Thursday, 6 May 2010

Chris Searle



I have been reading about the 'left wing' teaching of Chris Searle (pictured) in the 1970s. This is fascinating work. His approach has been said to be 'critical literacy as cultural action' by Lankshear and Knobel (2009). From what I have read of his work, Searle encourages the children in his care to draw on class instincts and consciousness to create the subjects and contexts for their learning to read and write. He also insists on the importance of the children having optimal possibilities to become proficient speakers, readers and writers of standard English to be able the engage effectively in critique of and intervention in issues and problems which effect those around them. To have:

'an understanding of basic grammar and sentence analysis, the power to spell correctly and to use punctuation effectively, to know and be able to construct myriad figures of speech, and be able to write sequentially and coolly while maintaining creative strength and imaginative energy' (1998:75)

This approach strikes me as a rationale close to that of Gramsci and Freire in this move to enable children to grasp the skills and knowledge that they argue is presently in the hands of the powerful or ruling class. I am given the feeling that Searle considers some forms of literacy and 'secondary discourse' (Gee 2007), and the texts associated with them, to have an almost autonomous value and power.
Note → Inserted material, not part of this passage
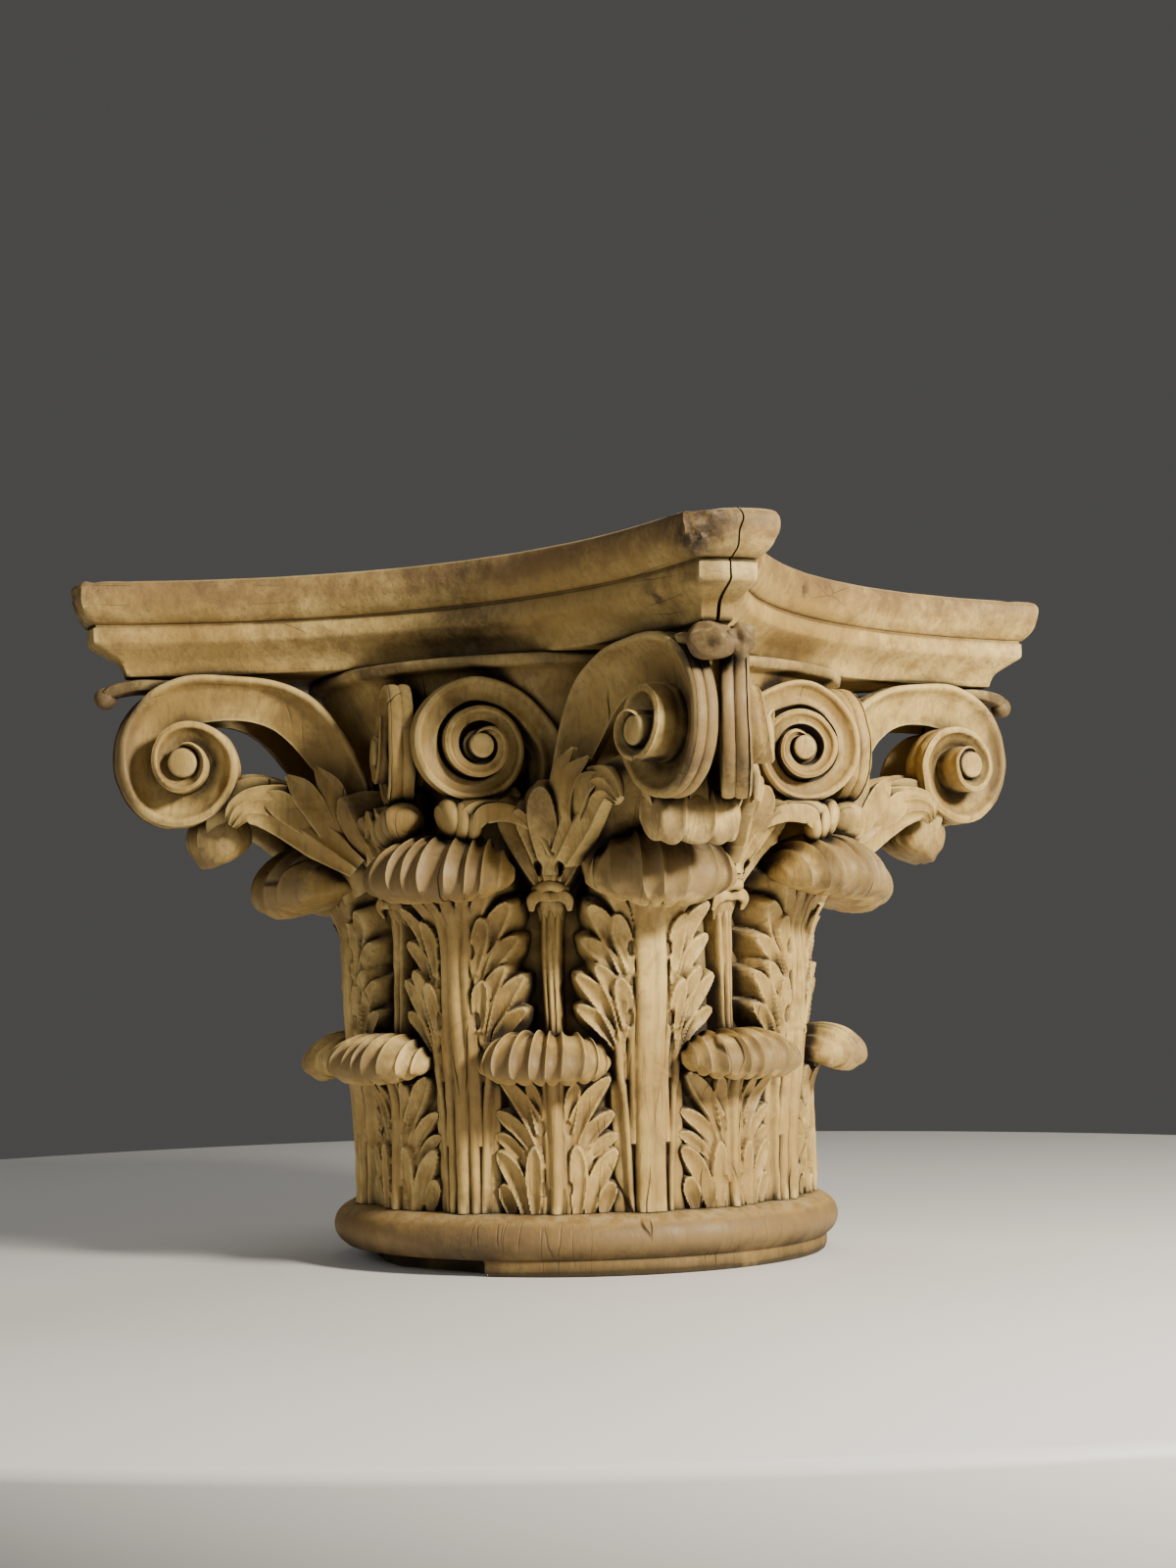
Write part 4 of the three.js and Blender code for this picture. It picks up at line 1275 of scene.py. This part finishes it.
# %% [markdown]
# ## Gloss and relief
# Old wash is duller where dirt lies on it. Here the mask of grime and painted shade in the cuts makes it
# duller, and pits, grain and cracks break its surface. A bump built from the masks of the colour makes a
# crack sunk as well as dark. Cutting such fine marks as mesh would need many times the faces.

# %% Gloss and relief
def gloss_and_relief(tree, shader, where, mottle, shade_and_grime, grain, lines):
    """Makes the cuts under the grime and painted-shade mask duller than clean wash, and raises a bump from
    mottle, pits, grain and cracks.
    """
    rough = ramp(tree, mottle, 0.3, 0.7, 0.46, 0.66)
    rough = math_node(tree, "ADD", rough, math_node(tree, "MULTIPLY", shade_and_grime, 0.2), clamp=True)
    tree.links.new(rough, shader.inputs["Roughness"])
    shader.inputs["Specular IOR Level"].default_value = 0.35
    pits = noise(tree, where, 520.0, 3.0, 0.6)
    relief = math_node(tree, "MULTIPLY_ADD", mottle, 0.5, math_node(tree, "MULTIPLY", pits, 0.25))
    relief = math_node(tree, "ADD", relief, math_node(tree, "MULTIPLY", grain, 0.35))
    relief = math_node(tree, "SUBTRACT", relief, math_node(tree, "MULTIPLY", lines, 1.6))
    bump = node(tree, "ShaderNodeBump")
    bump.inputs["Strength"].default_value = 0.8
    bump.inputs["Distance"].default_value = 0.0009
    tree.links.new(relief, bump.inputs["Height"])
    tree.links.new(bump.outputs["Normal"], shader.inputs["Normal"])


print("made", gloss_and_relief.__name__)

# %% [markdown]
# ## The whole recipe
# Each layer of colour is mixed over the one before it by a mask, in the order in which it came to the wood,
# and painted shade and painted highlights are mixed in among the layers.
# Nothing is painted by hand, so the same recipe serves all three woods with other colours and shares.

# %% Worn wash material
def worn_wash(name, cream, honey, bare, shade_and_grime_share, dust_share, bare_share, crack_share,
              along=(1.0, 1.0, 0.12)):
    """The whole finish. The shares say how much grime and painted shade, dust, bare wood and cracking this
    wood has.
    """
    material = bpy.data.materials.new(name)
    material.use_nodes = True
    tree = material.node_tree
    shader = tree.nodes["Principled BSDF"]
    where = node(tree, "ShaderNodeTexCoord").outputs["Object"]
    rub = node(tree, "ShaderNodeAttribute", attribute_name="rub")
    stain = node(tree, "ShaderNodeAttribute", attribute_name="stain")
    edge = node(tree, "ShaderNodeNewGeometry").outputs["Pointiness"]
    dirt_wear_and_shade = node(tree, "ShaderNodeGroup", node_tree=SHADE_GRIME_RUB)
    tree.links.new(where, dirt_wear_and_shade.inputs["Position"])
    tree.links.new(rub.outputs["Fac"], dirt_wear_and_shade.inputs["Rub"])
    cracks = node(tree, "ShaderNodeGroup", node_tree=CRACKS)
    tree.links.new(where, cracks.inputs["Position"])
    cracks.inputs["Along"].default_value = along
    tone = noise(tree, where, 9.0, 4.0, 0.6, 0.5)
    mottle = noise(tree, where, 75.0, 5.0, 0.65)
    colour = mix_colour(tree, ramp(tree, tone, 0.32, 0.68), cream, honey)
    colour = mix_colour(tree, ramp(tree, mottle, 0.38, 0.66, 0.0, 0.75), colour, honey)
    blotch = noise(tree, where, 33.0, 6.0, 0.7, 0.8)
    colour = mix_colour(tree, ramp(tree, blotch, 0.48, 0.7, 0.0, 0.6), colour, UMBER)
    colour = mix_colour(tree, ramp(tree, cracks.outputs["Grain"], 0.46, 0.72, 0.0, 0.5), colour, bare)
    # Pointiness: concave creases get painted shade in umber, and convex ridges get a painted highlight.
    colour = mix_colour(tree, ramp(tree, edge, 0.49, 0.44, 0.0, 0.6), colour, UMBER)
    colour = mix_colour(tree, ramp(tree, edge, 0.515, 0.57, 0.0, 0.42), colour, PAINTED_EDGE_HIGHLIGHT)
    bare_mask = math_node(tree, "MULTIPLY", dirt_wear_and_shade.outputs["Bare"], bare_share)
    colour = mix_colour(tree, bare_mask, colour, bare)
    patchy = ramp(tree, blotch, 0.3, 0.6, 0.35, 1.0)
    crust = math_node(tree, "MULTIPLY", stain.outputs["Fac"], patchy, clamp=True)
    speckled = ramp(tree, noise(tree, where, 260.0, 5.0, 0.7), 0.32, 0.55, 0.4, 1.0)
    crust = math_node(tree, "MULTIPLY", crust, speckled)
    colour = mix_colour(tree, crust, colour, CRUST)
    # Closed-in points are darkened towards near-black: painted shade in the cuts as well as grime.
    shade_and_grime = math_node(tree, "MULTIPLY", dirt_wear_and_shade.outputs["Shade_and_grime"], shade_and_grime_share, clamp=True)
    colour = mix_colour(tree, shade_and_grime, colour, CRACK_AND_SHADE_DARK)
    dust = math_node(tree, "MULTIPLY", dirt_wear_and_shade.outputs["Dust"], dust_share)
    colour = mix_colour(tree, dust, colour, DUST)
    lines = math_node(tree, "MAXIMUM", cracks.outputs["Crack"],
                      math_node(tree, "MULTIPLY", cracks.outputs["Crackle"], 0.2))
    lines = math_node(tree, "MULTIPLY", lines, math_node(tree, "SUBTRACT", 1.0, dirt_wear_and_shade.outputs["Upward"]))
    lines = math_node(tree, "MULTIPLY", lines, crack_share)
    colour = mix_colour(tree, lines, colour, CRACK_AND_SHADE_DARK)
    tree.links.new(colour, shader.inputs["Base Color"])
    gloss_and_relief(tree, shader, where, mottle, shade_and_grime, cracks.outputs["Grain"], lines)
    return material


carved_wood = worn_wash("carved_wash", CREAM, HONEY, BARE_WOOD, 1.0, 0.32, 0.72, 1.0)
print("material", carved_wood.name, "has", len(carved_wood.node_tree.nodes), "nodes")

# %% [markdown]
# ## The other woods
# The slab has its grain lying flat and fewer cracks. The ring has lost most of its cream and is browner.

# %% The slab's and the ring's wood
slab_wood = worn_wash("slab_wash", CREAM, HONEY, (0.235, 0.135, 0.055), 0.9, 0.3, 0.8, 0.35, (1.0, 1.0, 2.5))
ring_wood = worn_wash("ring_wash", (0.43, 0.275, 0.085), (0.27, 0.163, 0.048), BARE_WOOD, 0.9, 0.4, 0.75, 1.0)
print("materials", slab_wood.name, ring_wood.name)

# %% [markdown]
# ## Where it is rubbed and stained
# Wear has its places: the curled tips, the rims of the volutes, the upper edge of the slab. Two numbers
# stored at each point say how rubbed and how stained it is. Painting them would need an image, and a rule
# by radius, height and distance from a spot does not.

# %% Rules for rubbing and stains
def mark(piece, rub, stain):
    """Stores how rubbed and how stained each point is. A rule gets the points, their radius and height."""
    points = np.zeros(len(piece.data.vertices) * 3, np.float32)
    piece.data.vertices.foreach_get("co", points)
    points = points.reshape(-1, 3) / MM
    radius = np.linalg.norm(points[:, :2], axis=1)
    for name, rule in (("rub", rub), ("stain", stain)):
        attribute = piece.data.attributes.new(name, "FLOAT", "POINT")
        attribute.data.foreach_set("value", np.asarray(rule(points, radius, points[:, 2]), np.float32))


def near_to(points, centre, size):
    """A soft patch round a point."""
    return np.exp(-(((points - np.array(centre)) / size) ** 2).sum(1))


print("a soft patch is worth", near_to(np.zeros((1, 3)), (0, 0, 1), 1).round(2), "one size from its middle")

# %% [markdown]
# ## Rules for slab and scrolls
# The slab and the scrolls have stains of their own, so their rules are written out. A rule gets all points
# at once and gives back one number for each.

# %% Rules for the slab and the scrolls
def clean(points, radius, height):
    """No stain at all."""
    return 0 * radius


def slab_rub(points, radius, height):
    """The ovolo is rubbed and the flat top is not. No hand reaches it."""
    return 0.6 * smooth(ABACUS_FOOT + 24, ABACUS_FOOT + 36, height) - 0.35 * (height > ABACUS_TOP - 0.15)


def slab_stain(points, radius, height):
    """Dark patches on the knocked front corner and on the end of the left corner, a faint band along the
    ovolo, a smudge under it and the nail holes.
    """
    front = near_to(points, (166, -192, 328), 17) * 1.3
    # This darkens the end of the left corner.
    left = near_to(points, (-188, -182, 326), 18) * 2.2
    band = 0.4 * smooth(ABACUS_FOOT + 32, ABACUS_FOOT + 42, height) * (0.6 + 0.4 * ripple(points, 40, 31))
    band = band * (height < ABACUS_TOP - 0.15)
    smudge = 0.8 * near_to(points, (15, -128, 300), 26)
    spots = sum(2.2 * near_to(points, hole, 3.4) for hole in (NAIL_HOLE, (132, -161, 302), (128, -160, 309)))
    return np.clip(front + left + band + smudge + spots, 0, 1)


def scroll_rub(points, radius, height):
    """The volutes' outer rims are rubbed, and the tip of the leaf below them."""
    return smooth(218, 236, radius) + 0.6 * smooth(176, 192, radius) * (1 - smooth(212, 222, height))


def scroll_stain(points, radius, height):
    """The front volutes are darker along their lower rims, and the buds have gone dark."""
    low_rim = smooth(200, 222, radius) * (1 - smooth(228, 240, height)) * smooth(212, 222, height)
    bud = 0.7 * smooth(268, 276, height) * smooth(216, 226, radius)
    return np.clip(0.75 * low_rim * (points[:, 0] > 0) * (points[:, 1] < 0) + bud, 0, 1)


corner_point = spot(EIGHTH, 230, 325).reshape(1, 3)
print("stain near the front corner of the slab", slab_stain(corner_point, 230, 325).round(2))

# %% [markdown]
# ## Rub and stain every piece
# Each piece gets its two rules. The short ones are written in place.

# %% Rub and stain every piece
mark(lower_leaves, lambda p, r, z: 0.9 * smooth(130, 144, r) * smooth(86, 96, z), clean)
mark(upper_leaves, lambda p, r, z: smooth(140, 164, r) * smooth(168, 180, z),
     lambda p, r, z: 0.9 * near_to(p, spot(EIGHTH, 152, 205, 4), (13, 13, 9)))
mark(bell_and_stalks, lambda p, r, z: 0.45 * smooth(134, 136, r),
     lambda p, r, z: 0.6 * smooth(133, 136, r) * (0.5 + 0.5 * ripple(p, 30, 32)))
mark(corner_scrolls, scroll_rub, scroll_stain)
mark(face_scrolls, lambda p, r, z: 0.4 * smooth(152, 165, r), clean)
mark(abacus, slab_rub, slab_stain)
mark(ring, lambda p, r, z: 0.7 * smooth(122, 128, r),
     lambda p, r, z: 0.7 * near_to(p, (18, -127, 17), (30, 12, 6)))
print("the foot ring carries", *(a.name for a in ring.data.attributes if a.name in ("rub", "stain")))

# %% [markdown]
# ## Join the frame
# Each mesh gets its finish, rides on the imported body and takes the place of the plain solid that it
# refines.

# %% Finish and place each piece
for piece, slot, material, replaced in (
        (lower_leaves, "carved_wood", carved_wood, "carved_bell"),
        (upper_leaves, "carved_wood", carved_wood, "carved_bell"),
        (bell_and_stalks, "carved_wood", carved_wood, "carved_bell"),
        (corner_scrolls, "carved_wood", carved_wood, "carved_bell"),
        (face_scrolls, "carved_wood", carved_wood, "carved_bell"),
        (abacus, "abacus_wood", slab_wood, "abacus"),
        (ring, "ring_wood", ring_wood, "astragal_ring")):
    piece.data.materials.clear()
    piece.data.materials.append(material)
    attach(piece, "root")
    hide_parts(replaced)
    print(piece.name, "replaces", replaced)

# %% [markdown]
# ## Stage
# The capital stands on a plain pale round table. A flat plane would do as a floor, but its horizon would be
# straight, and a round edge close by says how big the capital is.

# %% Floor
VIEW_AZIMUTH = math.radians(29.5)
table_edge = np.linspace(0, 2 * math.pi, 180, endpoint=False)
TABLE_MIDDLE = -186  # behind the axis, as the camera sees it
TABLE_PROFILE = ((752, 0), (755.5, -1.5), (757, -5), (757, -110), (740, -112))
table_rings = [spot(VIEW_AZIMUTH, TABLE_MIDDLE, height) + radius * np.stack(
    [np.cos(table_edge), np.sin(table_edge), 0 * table_edge], -1) for radius, height in TABLE_PROFILE]
floor = make_piece("table_top", [skin(np.array(table_rings))])
pale = bpy.data.materials.new("pale_floor")
pale.use_nodes = True
pale.node_tree.nodes["Principled BSDF"].inputs["Base Color"].default_value = (0.80, 0.79, 0.76, 1)
pale.node_tree.nodes["Principled BSDF"].inputs["Roughness"].default_value = 0.5
floor.data.materials.append(pale)
print("the floor has", len(floor.data.polygons), "faces")

# %% [markdown]
# ## Lights
# Carving is read by its shadows. One lamp from the right and a little above makes them, and a weak fill
# and a weak lamp behind keep the dark side open. Area lamps give the soft edges that a window would.

# %% Lights
def area_light(name, azimuth, elevation, distance, size, power, colour, target=(0, 0, 0.17)):
    """A soft lamp, placed by its azimuth to the right of the camera."""
    turn = VIEW_AZIMUTH + math.radians(azimuth)
    rise = math.radians(elevation)
    lamp = bpy.data.lights.new(name, "AREA")
    lamp.shape = "DISK"
    lamp.size = size
    lamp.energy = power
    lamp.color = colour
    holder = bpy.data.objects.new(name, lamp)
    flat = distance * math.cos(rise)
    holder.location = (flat * math.sin(turn), -flat * math.cos(turn), distance * math.sin(rise) + target[2])
    aim = Vector(target) - holder.location
    holder.rotation_euler = aim.to_track_quat("-Z", "Y").to_euler()
    bpy.context.scene.collection.objects.link(holder)


area_light("key", 45, 24, 1.6, 0.28, 52, (1.0, 0.94, 0.82))
area_light("fill", -50, 24, 1.9, 1.0, 5, (0.97, 0.98, 1.0))
area_light("top", 165, 58, 1.6, 0.7, 6, (1.0, 0.97, 0.92))

world = bpy.data.worlds.new("studio")
world.use_nodes = True
world.node_tree.nodes["Background"].inputs["Color"].default_value = (0.074, 0.073, 0.071, 1)
world.node_tree.nodes["Background"].inputs["Strength"].default_value = 1.0
bpy.context.scene.world = world

# %% [markdown]
# ## Camera
# The camera stands a little below the middle of the capital and looks slightly up at one corner. Its
# direction is built from pitch, yaw and roll, so that each can be read and changed on its own.

# %% Camera
CAMERA_DISTANCE = 1.29469
CAMERA_HEIGHT = 0.13875
PITCH, YAW, ROLL = math.radians(4.4), math.radians(0.24), math.radians(-1.19)
lens = bpy.data.cameras.new("camera")
lens.sensor_fit = "AUTO"
lens.sensor_width = 36
lens.lens = 57.49
camera = bpy.data.objects.new("camera", lens)
turn_to_view = Matrix.Rotation(VIEW_AZIMUTH, 3, "Z")
level_share = math.cos(PITCH)
ahead = turn_to_view @ Vector((math.sin(YAW) * level_share, math.cos(YAW) * level_share, math.sin(PITCH)))
level = turn_to_view @ Vector((math.cos(YAW), -math.sin(YAW), 0))
above = level.cross(ahead)
right = level * math.cos(ROLL) + above * math.sin(ROLL)
up = -level * math.sin(ROLL) + above * math.cos(ROLL)
place = Matrix((right, up, -ahead)).transposed().to_4x4()
place.translation = turn_to_view @ Vector((0, -CAMERA_DISTANCE, CAMERA_HEIGHT))
camera.matrix_world = place
bpy.context.scene.collection.objects.link(camera)
bpy.context.scene.camera = camera
print("the camera stands at", np.round(place.translation, 3))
Lankshear and Knobel (2009) insists on calling the uses that Searle encourages the children to make of the literacy being taught, as 'cultural action' and presents his work within a postmodern analysis of contemporary education policy and practice. However, Searle's approach appears to me to be more settled around a particular political meta narrative - namely Marxism. The 'cultural action' that Searle is said to advocate seems much more to be 'class action'.